In this Gnostic gospel, which St Irenaeus said was heretical in the second century, Judas is the heroic outsider who acts for God when he betrays Jesus.
.... Another sensational find is the 2000-year old Angel Scroll. That hit the cover of The Jerusalem Report of 11 October 1999. According to the Report, an angel called Pnimea takes the author on a mystical ‘tour of the heavens’. The first line of the 1000-line scroll begins, ‘To .... .... Yeshua, son of Pediya the priest, the holy one'.
.... Yeshua is Hebrew for Jesus. Does this mean Jesus of Nazareth was the son of a priest?
.... The scroll is said to come from the East Bank of the Dead Sea and smuggled out of Jordan in 1974 to a Benedictine monastery on the German-Austrian border. There it remained a secret until information about it surfaced in Israel after the death of one of the monks.
.... Scholars haven’t seen the original Angel Scroll or photographs of it. However, Dr Stephen Pfann, an expert on the Dead Sea Scrolls, concludes from sighting a partial transcript, “We must be cautious not to make too much from the content of the text”.
.... Secrecy, Mid-East politics and black market opportunism attended the discovery of the Dead Sea Scrolls between 1947 and 1956. This ancient library was scattered through 11 caves at Qumran on the West Bank of the Dead Sea. Some scholars argue Greek fragments from Cave Seven are from the New Testament. As the only complete word is ‘and’, most others disagree. Nevertheless, amongst the scrolls are our oldest manuscripts of the Hebrew Bible and their discovery prompted a controversial revision of our earlier translations.
.... In Cecil B De Mille's 1956 epic The Ten Commandments, Moses parts the Red Sea. That’s like parting Cook Strait. Did it really happen like that? The ‘Red Sea’ in that episode from the Exodus is now translated ‘Sea of Reeds’, suggesting the Israelites escaped instead through the shallow lakes and marshy areas north of the Gulf of Suez.

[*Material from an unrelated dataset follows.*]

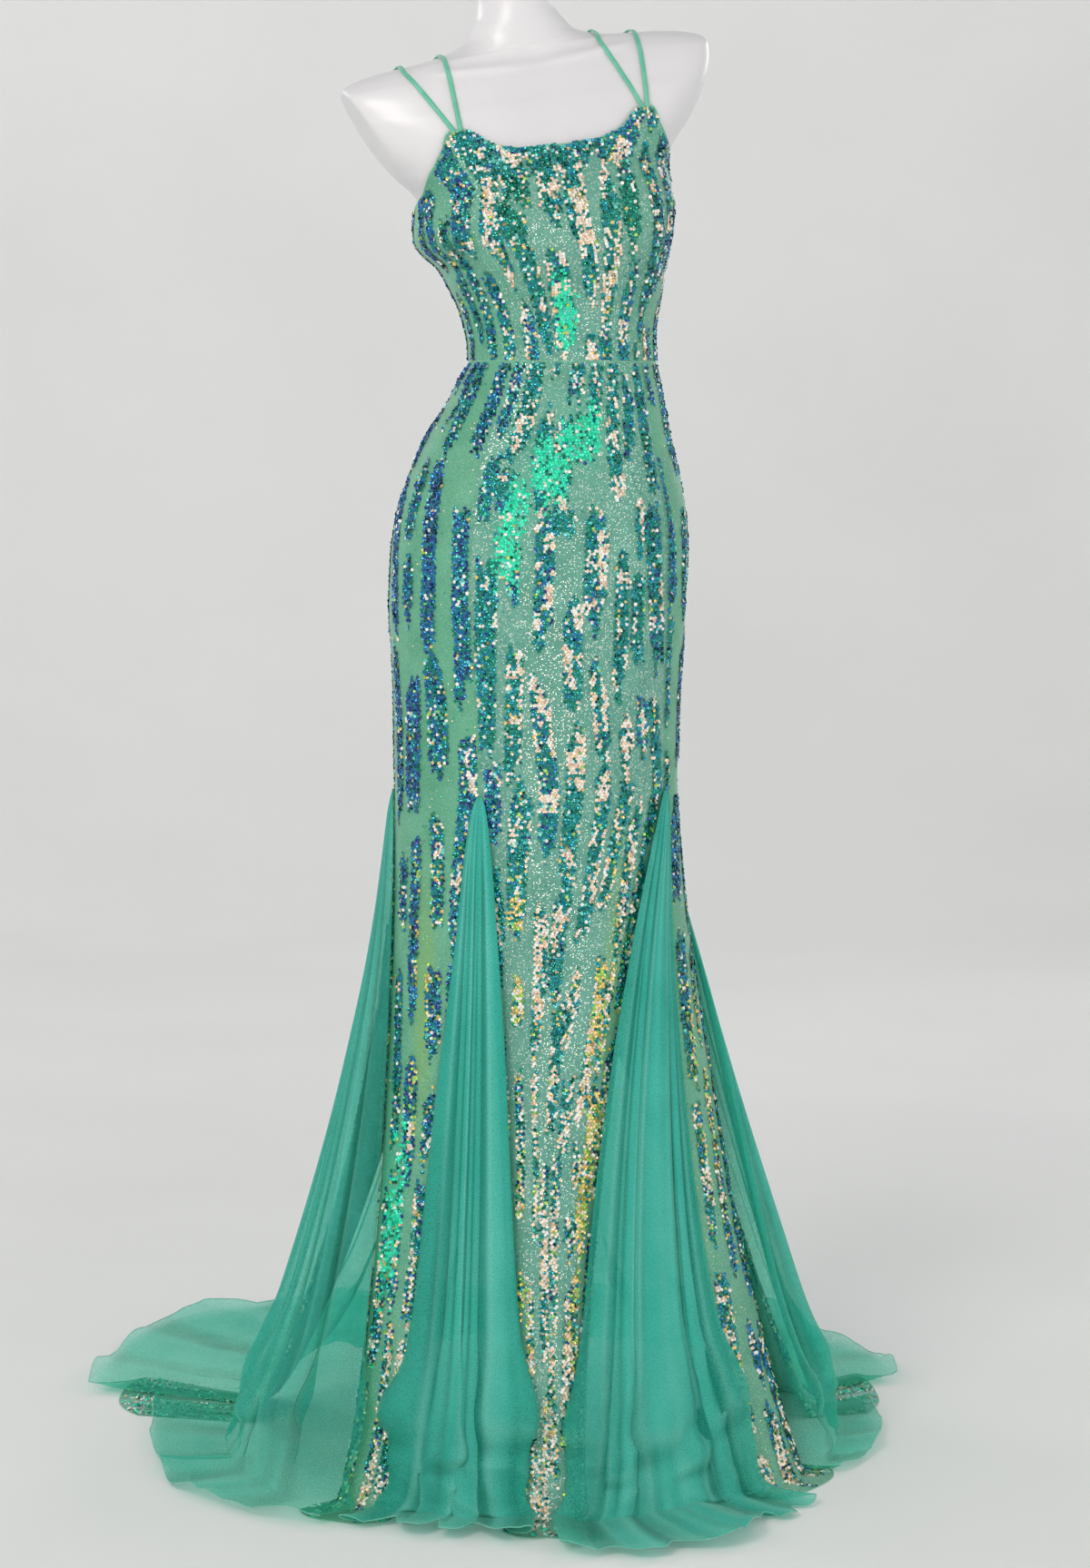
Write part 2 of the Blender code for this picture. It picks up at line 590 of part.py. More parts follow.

.... Similarly, Andrew Lloyd Webber and Tim Rice's popular musical Joseph and the Amazing Technicolor Dreamcoat is based on a mistranslation of ‘long-sleeved coat’. Bosses wore long-sleeved coats, which explains why Joseph’s older brothers were angry. The kid was boss.
.... Oxford papyrus ‘is eyewitness record of the life of Christ’ was the Times headline on Christmas Eve 1994. Dr Carsten Thiede had redated P64, scraps of Matthew’s Gospel, from about 175 AD to soon after the crucifixion. But the controversy that followed left most scholars still regarding a tiny fragment from St John’s Gospel, known as P52, from an ancient rubbish tip in Egypt and dated around 125 AD, as our oldest New Testament manuscript.
.... Two early fourth century books are in contention for the title of oldest Christian Bible: Codex Sinaiticus, most of it taken by Dr von Tischendorf in 1859 from St. Catherine’s monastery beside Mt Sinai in Egypt– the monks say stolen –and Codex Vaticanus at the Vatican.
.... I contacted The British Library, where most of Sinaiticus resides. Dr Scot McKendrick, a biblical expert and head of the library’s Western manuscripts, says, “In our present state of knowledge there is no way of settling the matter one way or the other. There are, however, many good arguments for Sinaiticus being the earlier codex.”
.... The monks want Sinaiticus back, but they agreed to put their claim on hold while a project to make digital copies of the book available on the Internet brought all the pages of Sinaiticus together.
.... What about Codex Vaticanus? In the past, Vatican librarians kept it hidden and scholars worked with a facsimile. That fuelled many a conspiracy theory.
.... Anyway, which came first? Dr. Massimo Ceresa, Reference Librarian at the Vatican Library seemed surprised I asked. “Vaticanus is older than Sinaiticus”, he asserted, adding it was “re-inked around the year 1000, when the old ink had almost completely vanished”.
.... Undoubtedly, the Gospel of Judas will teach us more about ancient Judaism and early Christianity. But, like most recent religious manuscript finds, the ripples it creates are unlikely to knock our faith off its foundations.